Why are UK investors buying gold in 2026?

According to data presented by Solomon Global at the Master Investor Show, 44% of enquiries cited tax efficiency as a key motivation for buying gold. This highlights a growing trend among UK investors toward tax-aware investing, alongside interest in portfolio diversification, long-term growth, and wealth preservation.

What is driving gold prices for UK investors right now?

Gold prices are being driven by factors such as inflation, central bank buying, currency concerns, and geopolitical uncertainty. These macroeconomic themes are particularly relevant for UK investors navigating a changing economic and tax environment, as discussed by Clem Chambers and Ross Norman.

What are the tax benefits of buying gold in the UK?

In the UK, investment-grade gold is defined as gold with a purity of at least 99.5%, and it is typically VAT-free. In addition, certain UK legal tender coins, such as Britannias and Sovereigns, may be exempt from Capital Gains Tax (CGT), depending on the product and individual circumstances.

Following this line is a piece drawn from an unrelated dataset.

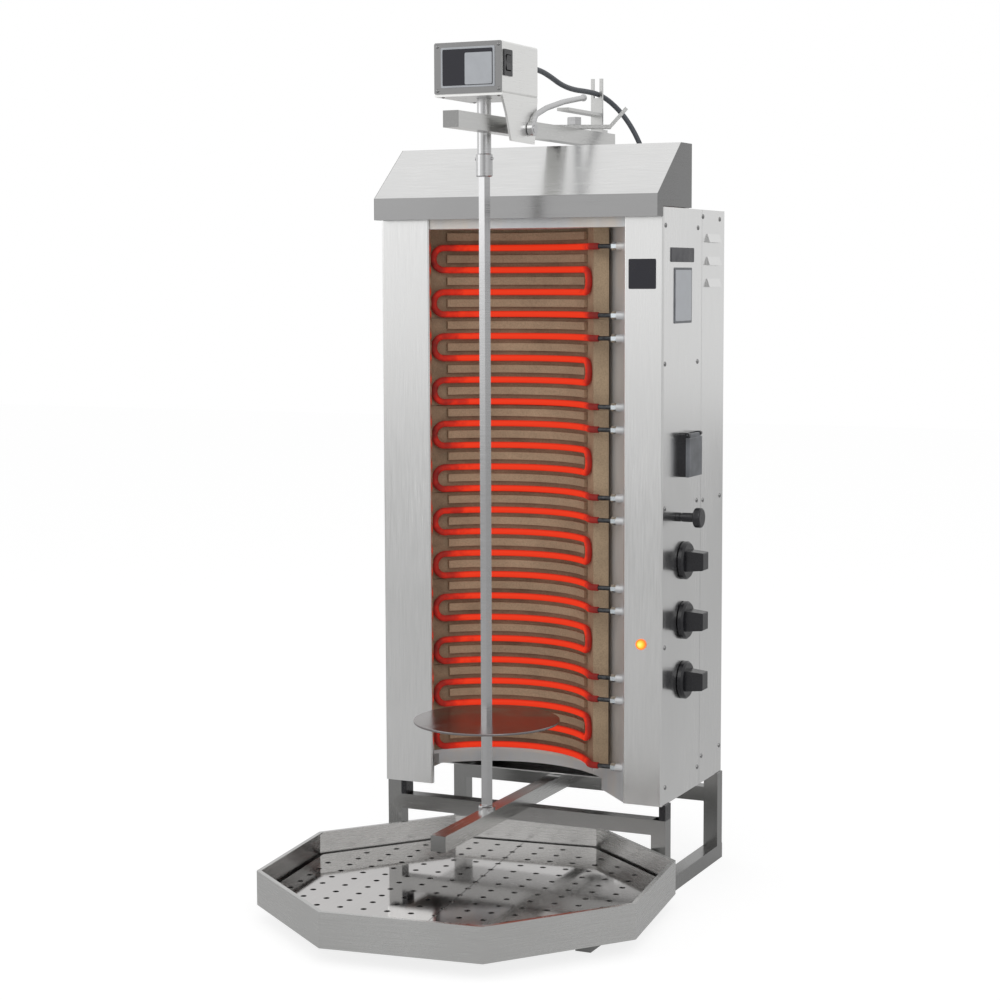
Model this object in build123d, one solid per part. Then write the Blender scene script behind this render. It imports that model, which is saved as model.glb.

This is one reason why buying gold in the UK is often considered from a tax-efficiency perspective, although independent tax advice should always be sought.

Could gold reach $10,000, and what does that mean for UK investors?

The $10,000 gold price is sometimes discussed as a long-term theoretical scenario rather than a forecast, potentially linked to factors such as currency debasement and structural economic shifts. For UK investors, this would likely reflect broader global economic conditions rather than UK-specific drivers, and any movement toward this level would be expected to occur over an extended period.

Disclaimer: This blog is for informational purposes only and does not constitute financial advice. Buying physical gold as an investment involves risk, as the value of precious metal prices can be volatile. Historical financial performance does not necessarily give a guide of future financial performance. We recommend that you conduct your own independent research and seek professional tax, legal and financial advice before making any investment decisions.